Below are some entries. Output each one exactly as it appears.

---- INPUT MATERIAL

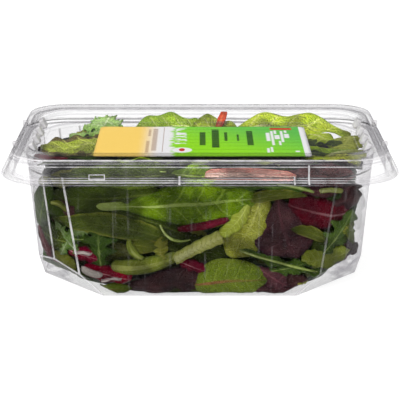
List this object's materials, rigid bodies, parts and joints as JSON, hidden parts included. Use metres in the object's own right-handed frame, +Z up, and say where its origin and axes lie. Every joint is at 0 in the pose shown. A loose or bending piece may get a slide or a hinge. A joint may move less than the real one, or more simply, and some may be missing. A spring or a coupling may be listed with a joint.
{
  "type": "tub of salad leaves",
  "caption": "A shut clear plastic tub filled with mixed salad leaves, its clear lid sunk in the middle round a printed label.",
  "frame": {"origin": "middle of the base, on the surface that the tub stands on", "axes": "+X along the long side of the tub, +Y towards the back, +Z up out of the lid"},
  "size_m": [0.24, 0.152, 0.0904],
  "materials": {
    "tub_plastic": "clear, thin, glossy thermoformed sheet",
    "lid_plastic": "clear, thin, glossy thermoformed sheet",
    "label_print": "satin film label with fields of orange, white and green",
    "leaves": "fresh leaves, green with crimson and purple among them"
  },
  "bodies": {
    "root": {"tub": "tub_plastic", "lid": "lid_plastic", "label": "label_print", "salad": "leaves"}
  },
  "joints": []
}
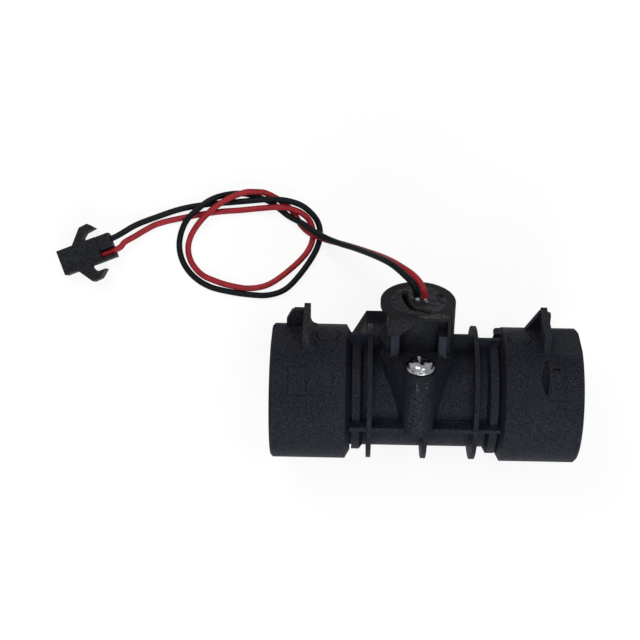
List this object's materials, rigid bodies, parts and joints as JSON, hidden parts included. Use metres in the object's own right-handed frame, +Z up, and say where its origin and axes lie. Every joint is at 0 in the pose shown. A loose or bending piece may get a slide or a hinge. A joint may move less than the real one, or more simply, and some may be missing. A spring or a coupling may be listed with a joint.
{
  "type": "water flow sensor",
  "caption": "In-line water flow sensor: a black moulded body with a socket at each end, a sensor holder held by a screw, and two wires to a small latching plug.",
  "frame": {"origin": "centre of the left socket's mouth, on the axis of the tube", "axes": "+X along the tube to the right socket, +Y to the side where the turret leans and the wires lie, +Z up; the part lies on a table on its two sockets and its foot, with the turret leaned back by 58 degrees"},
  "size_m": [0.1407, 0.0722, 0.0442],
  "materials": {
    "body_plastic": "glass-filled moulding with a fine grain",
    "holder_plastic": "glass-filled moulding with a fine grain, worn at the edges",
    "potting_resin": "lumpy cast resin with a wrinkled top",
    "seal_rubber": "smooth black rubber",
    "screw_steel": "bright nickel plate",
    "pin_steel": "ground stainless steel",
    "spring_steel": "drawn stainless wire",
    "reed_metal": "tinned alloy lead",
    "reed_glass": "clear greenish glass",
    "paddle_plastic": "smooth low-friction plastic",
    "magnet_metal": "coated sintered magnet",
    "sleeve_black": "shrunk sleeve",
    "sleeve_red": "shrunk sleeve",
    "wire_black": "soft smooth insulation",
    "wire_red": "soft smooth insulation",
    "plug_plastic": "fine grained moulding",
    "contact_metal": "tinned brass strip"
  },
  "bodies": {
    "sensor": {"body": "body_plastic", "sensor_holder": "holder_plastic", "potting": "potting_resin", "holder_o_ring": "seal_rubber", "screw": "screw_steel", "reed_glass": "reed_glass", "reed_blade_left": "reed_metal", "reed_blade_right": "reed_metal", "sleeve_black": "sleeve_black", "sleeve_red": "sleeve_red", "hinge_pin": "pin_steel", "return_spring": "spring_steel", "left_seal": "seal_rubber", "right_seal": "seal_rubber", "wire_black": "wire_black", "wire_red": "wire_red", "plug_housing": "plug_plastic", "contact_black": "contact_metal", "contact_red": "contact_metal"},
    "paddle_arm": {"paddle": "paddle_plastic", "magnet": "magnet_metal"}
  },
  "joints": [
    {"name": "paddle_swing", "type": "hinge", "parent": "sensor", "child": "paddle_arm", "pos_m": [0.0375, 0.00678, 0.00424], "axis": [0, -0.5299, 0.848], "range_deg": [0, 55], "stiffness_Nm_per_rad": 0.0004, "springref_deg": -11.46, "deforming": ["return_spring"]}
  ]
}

--------

● EXERCISE RESPONSE:
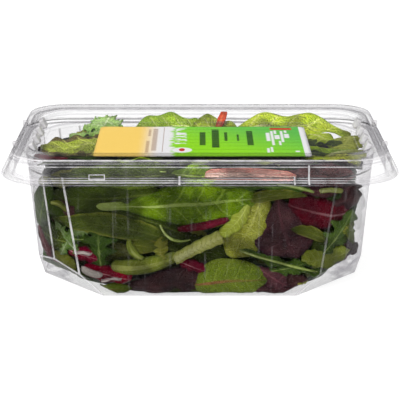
List this object's materials, rigid bodies, parts and joints as JSON, hidden parts included. Use metres in the object's own right-handed frame, +Z up, and say where its origin and axes lie. Every joint is at 0 in the pose shown. A loose or bending piece may get a slide or a hinge. A joint may move less than the real one, or more simply, and some may be missing. A spring or a coupling may be listed with a joint.
{
  "type": "tub of salad leaves",
  "caption": "A shut clear plastic tub filled with mixed salad leaves, its clear lid sunk in the middle round a printed label.",
  "frame": {"origin": "middle of the base, on the surface that the tub stands on", "axes": "+X along the long side of the tub, +Y towards the back, +Z up out of the lid"},
  "size_m": [0.24, 0.152, 0.0904],
  "materials": {
    "tub_plastic": "clear, thin, glossy thermoformed sheet",
    "lid_plastic": "clear, thin, glossy thermoformed sheet",
    "label_print": "satin film label with fields of orange, white and green",
    "leaves": "fresh leaves, green with crimson and purple among them"
  },
  "bodies": {
    "root": {"tub": "tub_plastic", "lid": "lid_plastic", "label": "label_print", "salad": "leaves"}
  },
  "joints": []
}
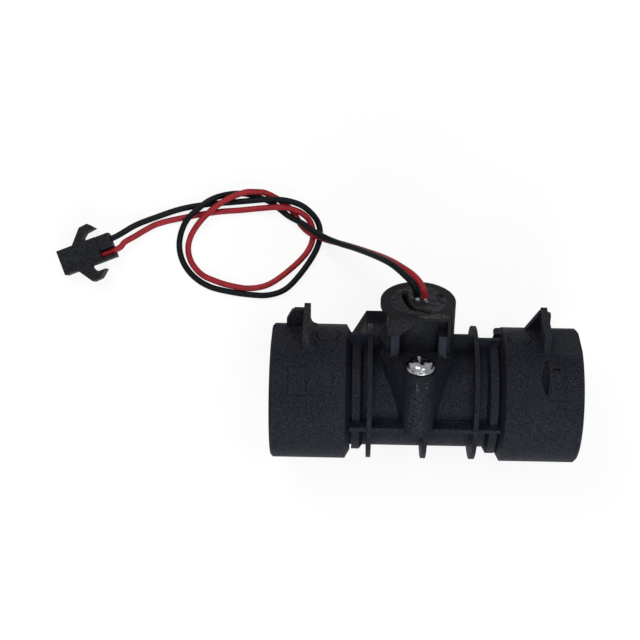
List this object's materials, rigid bodies, parts and joints as JSON, hidden parts included. Use metres in the object's own right-handed frame, +Z up, and say where its origin and axes lie. Every joint is at 0 in the pose shown. A loose or bending piece may get a slide or a hinge. A joint may move less than the real one, or more simply, and some may be missing. A spring or a coupling may be listed with a joint.
{
  "type": "water flow sensor",
  "caption": "In-line water flow sensor: a black moulded body with a socket at each end, a sensor holder held by a screw, and two wires to a small latching plug.",
  "frame": {"origin": "centre of the left socket's mouth, on the axis of the tube", "axes": "+X along the tube to the right socket, +Y to the side where the turret leans and the wires lie, +Z up; the part lies on a table on its two sockets and its foot, with the turret leaned back by 58 degrees"},
  "size_m": [0.1407, 0.0722, 0.0442],
  "materials": {
    "body_plastic": "glass-filled moulding with a fine grain",
    "holder_plastic": "glass-filled moulding with a fine grain, worn at the edges",
    "potting_resin": "lumpy cast resin with a wrinkled top",
    "seal_rubber": "smooth black rubber",
    "screw_steel": "bright nickel plate",
    "pin_steel": "ground stainless steel",
    "spring_steel": "drawn stainless wire",
    "reed_metal": "tinned alloy lead",
    "reed_glass": "clear greenish glass",
    "paddle_plastic": "smooth low-friction plastic",
    "magnet_metal": "coated sintered magnet",
    "sleeve_black": "shrunk sleeve",
    "sleeve_red": "shrunk sleeve",
    "wire_black": "soft smooth insulation",
    "wire_red": "soft smooth insulation",
    "plug_plastic": "fine grained moulding",
    "contact_metal": "tinned brass strip"
  },
  "bodies": {
    "sensor": {"body": "body_plastic", "sensor_holder": "holder_plastic", "potting": "potting_resin", "holder_o_ring": "seal_rubber", "screw": "screw_steel", "reed_glass": "reed_glass", "reed_blade_left": "reed_metal", "reed_blade_right": "reed_metal", "sleeve_black": "sleeve_black", "sleeve_red": "sleeve_red", "hinge_pin": "pin_steel", "return_spring": "spring_steel", "left_seal": "seal_rubber", "right_seal": "seal_rubber", "wire_black": "wire_black", "wire_red": "wire_red", "plug_housing": "plug_plastic", "contact_black": "contact_metal", "contact_red": "contact_metal"},
    "paddle_arm": {"paddle": "paddle_plastic", "magnet": "magnet_metal"}
  },
  "joints": [
    {"name": "paddle_swing", "type": "hinge", "parent": "sensor", "child": "paddle_arm", "pos_m": [0.0375, 0.00678, 0.00424], "axis": [0, -0.5299, 0.848], "range_deg": [0, 55], "stiffness_Nm_per_rad": 0.0004, "springref_deg": -11.46, "deforming": ["return_spring"]}
  ]
}